DTC, DSC and ABS all will help keep a car in better control, but none will completely keep you from getting in over your head at high speed. These cars are amazing now, but driver error is still the biggest factor that plays an impact in the issues happening. I would guess more incidents happen with the nannies off, but it is not the full story.

A couple of scenarios that I have seen.
1. Driver enters too fast for the initial turn in and does not trail brake to remove the speed. Driver turns but the car does not react and is starting to slide (yes can still happen as long as the car is not going straight ahead). Since car is still sliding, driver cranks more input, limiting tire grip even more, and now there is no way they are going to stay on the track. Driver does not straighten the wheel and drive straight off, instead keeping the steering input hoping that the car will eventually turn. Car goes off the outside and starts to rotate on the grass, dirt, etc. As the car moves more sideways, the tires/wheels catch a ridge or a change in surface, grab, and the car goes over. The only question is how many times it will roll.

2. Driver turns in too early and does not react to not apply the gas at apex. Driver gets to the outside of the track, drops a tire off and cranks the wheel back to get on the track. The difference in surface adhesion causes car to rotate, usually to the inside of the corner with same general outcome as scenario 1.

3. Non driver error, but loss of brakes. Driver doesn't check brakes between sessions and one of the pads is used up, piston moves all the way out, slightly bending the backing plate, and all the brake fluid leaves the car. Next corner there is no brakes and the car goes straight off at speed. I have personally seen this scenario two times. in the last one, a MINI Cooper at GingerMan Raceway went straight off at corner 1 (90+ MPH), cleared the gravel trap, hit a berm and gets launched at leat 20 feet in the air, doing a one and a half rotation in the air, land on the nose, do another two flips in the air and landing smack on the roof.

A convertible on it's lid on pavement is not the big issue, it is upside down in the grass and dirt, where it can dig in and not allow head room that you would otherwise experience. It is all about the protection of your head and neck to keep you alive or letting you use all your limbs later on.

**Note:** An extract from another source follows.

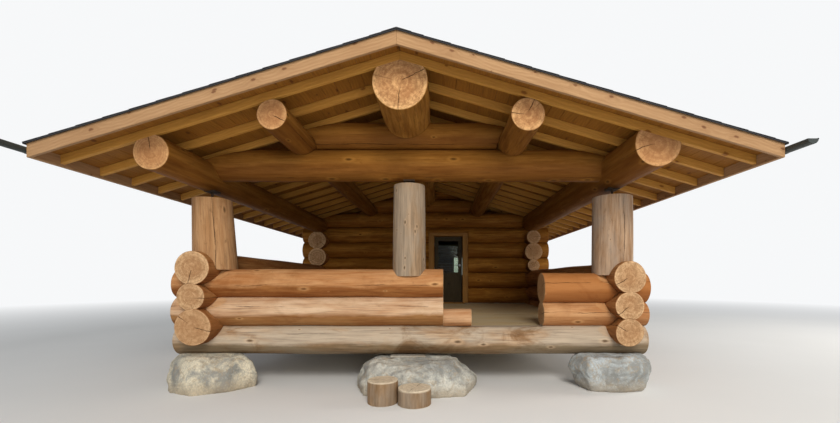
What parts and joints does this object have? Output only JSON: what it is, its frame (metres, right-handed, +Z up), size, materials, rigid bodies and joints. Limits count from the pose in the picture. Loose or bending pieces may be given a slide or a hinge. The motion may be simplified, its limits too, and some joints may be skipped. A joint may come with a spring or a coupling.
{
  "type": "log cabin",
  "caption": "Scribed round-log cabin on boulders, with a deep open porch under one gable roof, log rails, posts, a half-glazed door and a rear window.",
  "frame": {"origin": "on the ground, under the middle of the roof", "axes": "+X to the right seen from the porch front, +Y from the porch front to the back, +Z up"},
  "size_m": [7.8586, 11.88, 3.952],
  "materials": {
    "boulder_stone": "rough",
    "stump_wood": "weathered sawn",
    "sill_wood": "weathered, greyed",
    "rail_wood": "oiled, peeled",
    "side_log_wood": "oiled, peeled",
    "left_post_wood": "oiled, peeled",
    "centre_post_wood": "weathered, greyed",
    "right_post_wood": "weathered, peeled",
    "roof_log_wood": "oiled, peeled",
    "cabin_wall_wood": "oiled, peeled",
    "rafter_wood": "oiled, sawn",
    "deck_wood": "oiled boards",
    "barge_wood": "oiled, sawn",
    "floor_wood": "weathered boards",
    "joinery_wood": "oiled, planed",
    "door_paint": "dark stain",
    "glass": "clear",
    "jack_steel": "dull, galvanized",
    "fitting_steel": "satin",
    "roofing_felt": "mineral grit",
    "gutter_metal": "matt, dark grey"
  },
  "bodies": {
    "cabin": {"front_boulders": "boulder_stone", "rear_boulders": "boulder_stone", "step_stumps": "stump_wood", "front_sill_log": "sill_wood", "cabin_sill_log": "sill_wood", "rear_sill_log": "sill_wood", "left_front_rails": "rail_wood", "right_front_rails": "rail_wood", "entry_log": "rail_wood", "left_side_logs": "side_log_wood", "right_side_logs": "side_log_wood", "left_post": "left_post_wood", "centre_post": "centre_post_wood", "right_post": "right_post_wood", "post_jacks": "jack_steel", "left_plate_log": "roof_log_wood", "right_plate_log": "roof_log_wood", "front_tie_beam": "roof_log_wood", "purlin_logs": "roof_log_wood", "front_upper_tie": "roof_log_wood", "ridge_log": "roof_log_wood", "cabin_wall_left_of_door": "cabin_wall_wood", "cabin_wall_right_of_door": "cabin_wall_wood", "cabin_gable_logs": "cabin_wall_wood", "rear_wall_logs": "side_log_wood", "rear_gable_logs": "side_log_wood", "door_frame": "joinery_wood", "door_casing": "joinery_wood", "frame_hinges": "fitting_steel", "window_frame": "joinery_wood", "window_glass": "glass", "porch_floor": "floor_wood", "cabin_floor": "floor_wood", "floor_joists": "floor_wood", "left_rafters": "rafter_wood", "right_rafters": "rafter_wood", "left_roof_deck": "deck_wood", "right_roof_deck": "deck_wood", "left_roofing": "roofing_felt", "right_roofing": "roofing_felt", "ridge_cap": "roofing_felt", "front_barge_boards": "barge_wood", "rear_barge_boards": "barge_wood", "eave_fascias": "barge_wood", "left_gutter": "gutter_metal", "right_gutter": "gutter_metal"},
    "door": {"door_leaf": "door_paint", "door_glass": "glass", "door_handle": "fitting_steel", "door_hinges": "fitting_steel"}
  },
  "joints": [
    {"name": "door_hinge", "type": "hinge", "parent": "cabin", "child": "door", "pos_m": [0.178, 0.829, 1.675], "axis": [0, 0, 1], "range_deg": [0, 95]}
  ]
}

I have instructed for multiple clubs over the years and several of them have allowed convertibles if they can find an instructor to ride along, whether a Porsche club or BMW club event. I know a couple of people that will get in an open top car and instruct and they think nothing about it, but that is rare. I don't believe that there is any real difference in manufacturers roll over safety based on the design criteria that they determine for the street. They all work the same general way. The track is just a different animal.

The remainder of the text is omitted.